Packing: Packed in two containers of the insulated bento set described above, with the lamb stew packed underneath a layer of bulgur pilaf with vermicelli. Continue reading for the lamb stew recipe…
- Biggie’s list of top speed tips, tutorials and equipment reviews
- Pack a “rice lid” on top of stew/curry in a food jar
- Keep rice warm and soft in a food jar
- Hot vs. cold lunch packing considerations
- Packed lunch food safety
Autumn Lamb Stew with Squash, Lemon and Mint
Adapted from Paula Wolfert’s The Cooking of the Eastern Mediterranean, this is a slow but simple weekend dish that I’ve made many times for large crowds. Serve with a bulgur pilaf and some garlicky yogurt for a show-stopping entree on a cold day. The final act of sizzling dried mint and black pepper in olive oil and stirring it into the stew is key; it totally changes the flavor profile in a striking way. You can scale this up cheaply for large crowds simply by increasing the proportion of vegetables to lamb, and serve it with rice if that’s what you have on hand.
- 1.5 pounds lamb (I use leg of lamb, but shoulder is also good)

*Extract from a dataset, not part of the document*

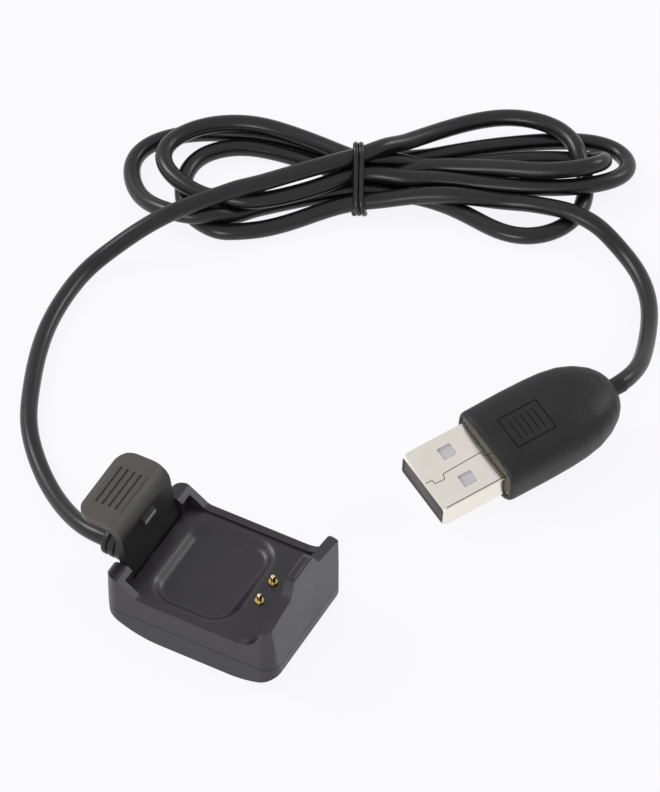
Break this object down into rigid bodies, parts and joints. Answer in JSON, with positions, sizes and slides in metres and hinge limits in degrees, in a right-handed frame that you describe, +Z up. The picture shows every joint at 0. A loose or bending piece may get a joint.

- 1.25 tsp ground black pepper
- 3 Tb olive oil
- 1 cup chopped onion
- 4 tsp tomato paste
- 2 tsp harissa (often available jarred, canned or in tubes), other chili sauce or pepper paste
- 1.5 cups water
- 1.5 tsp garlic, minced or put through a garlic press
- 1.5 cups cooked chickpeas (I use canned chickpeas, drained and rinsed — a.k.a. garbanzo beans)
- 1 large tomato, peeled, seeded and chopped
- 2 cups winter squash, peeled and cubed (squashes such as hubbard, banana, butternut or even sweet potatoes)
- 0.5 tsp salt
- 4 Tb lemon juice (fresh or bottled)
- 2 tsp dried mint (if unavailable, you can dry your own in a very low oven on a cooling rack set over a baking pan)
- pinch of Aleppo pepper or other mild red pepper (optional)
- Trim excess fat from the lamb, and sprinkle with half of the black pepper. Heat 2Tb of the olive oil in a heavy 4-quart pan over medium heat, and cook the lamb. Stir until excess moisture evaporates, about 7 minutes (don’t worry if all of the moisture doesn’t evaporate). Add the onion and cook, stirring, for 10 minutes.
- Add the tomato and pepper pastes and cook for 5 minutes, stirring. Add 1.5 cups water and bring to a boil. Cover and cook over medium-low heat until the meat is tender, about 45 minutes.
- Add garlic, chickpeas, tomatoes, squash and salt. Add water to just cover contents, cover, and cook for 25 minutes or until the squash is tender.
- Stir in lemon juice and remove from heat.
- Put the dried mint, the remaining black pepper (a little over 0.5 tsp) and the pinch of optional red pepper into a coffee grinder, spice grinder, or mortar and pestle. Grind until fine. Heat the last 1 Tb of olive oil in a little saucepan until sizzling hot, add the powdered mint/peppers, and quickly stir. Remove from heat and pour over the stew. Stir and serve. If it’s too spicy for any children, just stir in some yogurt to tame.